Given problem
Find and return each line containing "code".

Data lines

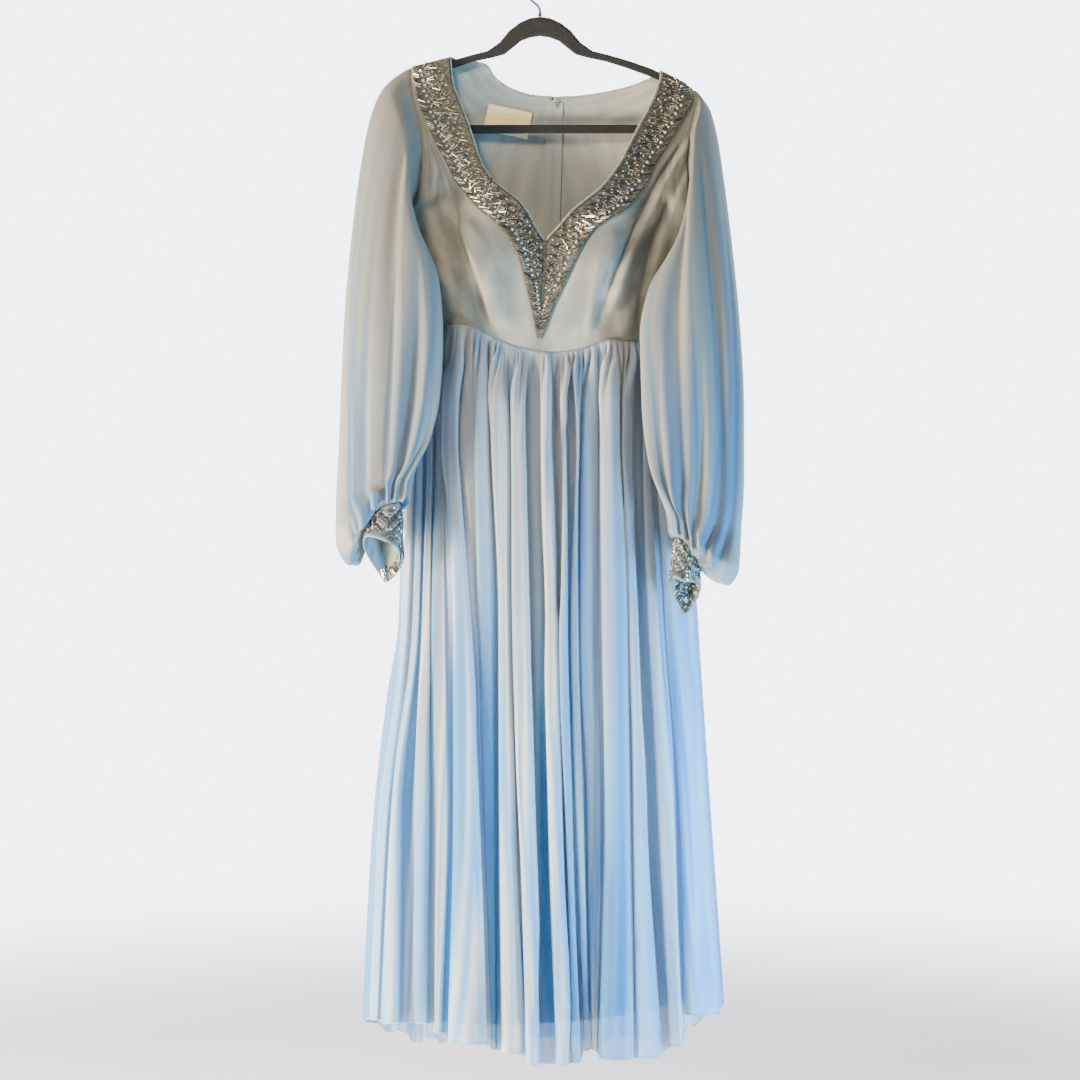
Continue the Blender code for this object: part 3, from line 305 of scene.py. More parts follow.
def wovenCloth(name, shades, streak, thread=1.6, rough=0.6, sheen=0.1, glow=0.0, sheer=0.0, relief=0.1,
               paintedSeamShade=None):
    # shades are hexes that follow each other across streaks of this width and length; thread is the weave's
    # spacing and relief its height, glow the share of light let through and sheer the share seen through
    made, nodes = newMaterial(name)
    uv = addNode(nodes, "ShaderNodeTexCoord").outputs["UV"]
    # slubs: long soft streaks down the cloth, as yarns of uneven thickness give; where the shades run from cream
    # to deep blue, as in the chiffon, the streaks are also painted highlight and painted shade
    long = addNode(nodes, "ShaderNodeMapping", Vector=uv, Scale=(1000 / streak[0], 1000 / streak[1], 1))
    slubAndPaintedLight = addNode(nodes, "ShaderNodeTexNoise", Vector=long, Scale=1.0, Detail=3.0, Roughness=0.42)
    stops = [(mix(weave["shadesFrom"], weave["shadesTo"], k / (len(shades) - 1)), colour(shade))
             for k, shade in enumerate(shades)]
    tint = addNode(nodes, "ShaderNodeValToRGB", stops=stops, _0=slubAndPaintedLight)
    if paintedSeamShade:
        # painted shade: greyer where it is gathered into its upper seam; the painted colour there, its share, and
        # how far down it runs out
        shade, most, reach = paintedSeamShade
        down = addNode(nodes, "ShaderNodeSeparateXYZ", Vector=uv).outputs["Y"]
        share = addNode(nodes, "ShaderNodeMapRange", {"interpolation_type": "SMOOTHSTEP"}, Value=down,
                        _1=-reach * millimetre, _2=0.0, _3=0.0, _4=most)
        tint = addNode(nodes, "ShaderNodeMix", {"data_type": "RGBA"}, _0=share, _6=tint,
                       _7=colour(shade)).outputs[2]
    # plain weave: two sets of threads at right angles, one wave to a thread that goes over and one that goes under
    fine = 1000 / thread / weave["waveRate"] * math.pi
    warp, weft = (addNode(nodes, "ShaderNodeTexWave", {"bands_direction": axis}, Vector=uv, Scale=fine,
                          Distortion=weave["uneven"], Detail=1.0).outputs["Fac"] for axis in "XY")
    crossed = addNode(nodes, "ShaderNodeMath", {"operation": "MULTIPLY"}, _0=warp, _1=weft)
    bump = addNode(nodes, "ShaderNodeBump", Height=crossed, Strength=0.5, Distance=relief * millimetre)
    result = addNode(nodes, "ShaderNodeBsdfPrincipled", Base_Color=tint, Roughness=rough, Normal=bump,
                     Sheen_Weight=sheen, Sheen_Roughness=0.4, IOR=1.45, Specular_IOR_Level=0.25)
    if glow:
        lit = addNode(nodes, "ShaderNodeBsdfTranslucent", Color=tint, Normal=bump)
        result = addNode(nodes, "ShaderNodeMixShader", Fac=glow, _1=result, _2=lit)
    if sheer:
        clear = addNode(nodes, "ShaderNodeBsdfTransparent")
        result = addNode(nodes, "ShaderNodeMixShader", Fac=sheer, _1=result, _2=clear)
    addNode(nodes, "ShaderNodeOutputMaterial", Surface=result)
    return made


def metal(name, code, rough, grain=0.05, metallic=1.0):
    # grain is how far the roughness strays from place to place
    made, nodes = newMaterial(name)
    place = addNode(nodes, "ShaderNodeTexCoord").outputs["Object"]
    cloud = addNode(nodes, "ShaderNodeTexNoise", Vector=place, Scale=900.0, Detail=3.0)
    base = colour(code)
    dark = tuple(c * 0.7 for c in base[:3]) + (1,)
    tint = addNode(nodes, "ShaderNodeValToRGB", stops=[(0.3, dark), (0.7, base)], _0=cloud)
    finish = addNode(nodes, "ShaderNodeMapRange", Value=cloud, _3=rough - grain, _4=rough + grain)
    shader = addNode(nodes, "ShaderNodeBsdfPrincipled", Base_Color=tint, Metallic=metallic, Roughness=finish)
    addNode(nodes, "ShaderNodeOutputMaterial", Surface=shader)
    return made


print("making the materials")
# Polyester chiffon: sheer crepe-twist plain weave, matt, lets the lining and the light through.
# Threads are 0.2 mm apart in the real one, drawn at 1.6 mm so that they show.
# its streaks of cream and deep blue are painted highlight and painted shade of the folds, laid at random, and it
# is painted greyer towards the waist seam
chiffon = wovenCloth("polyester chiffon",
                     ("3d82b8", "5ca5d8", "8aaecb", "9ba8b5", "d4d7d1", "66aee4", "b5c8d5", "4a94cd"), (60, 1600),
                     rough=0.62, glow=0.16, sheer=0.48, relief=0.12, paintedSeamShade=("a0a4a4", 0.62, 620))
# painted shade: greyer and warmer towards the shoulder seam, where the head's gathers crowd
sleeveChiffon = wovenCloth("sleeve chiffon", ("506a84", "68798a", "82898b", "507394", "8d9292"), (55, 900),
                           rough=0.62, glow=0.16, sheer=0.22, relief=0.12, paintedSeamShade=("7b7c70", 0.85, 480))
# Underlined crepe of the bodice: the same chiffon mounted on a cloth, so nothing shows through.
crepe = wovenCloth("chiffon mounted on crepe", ("686c67", "777a72", "8a8a82"), (18, 60), glow=0.04, relief=0.12)
innerCrepe = wovenCloth("crepe inside of the back", ("828c88", "8e958f", "989e96"), (20, 80), rough=0.62,
                        glow=0.04)
# Acetate taffeta lining: close plain weave with a soft sheen.
taffeta = wovenCloth("acetate taffeta", ("5a84b8", "6a94c6", "7aa2cf"), (30, 200), thread=1.2, rough=0.42,
                     glow=0.06, relief=0.08)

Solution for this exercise
Continue the Blender code for this object: part 3, from line 305 of scene.py. More parts follow.
def metal(name, code, rough, grain=0.05, metallic=1.0):
    base = colour(code)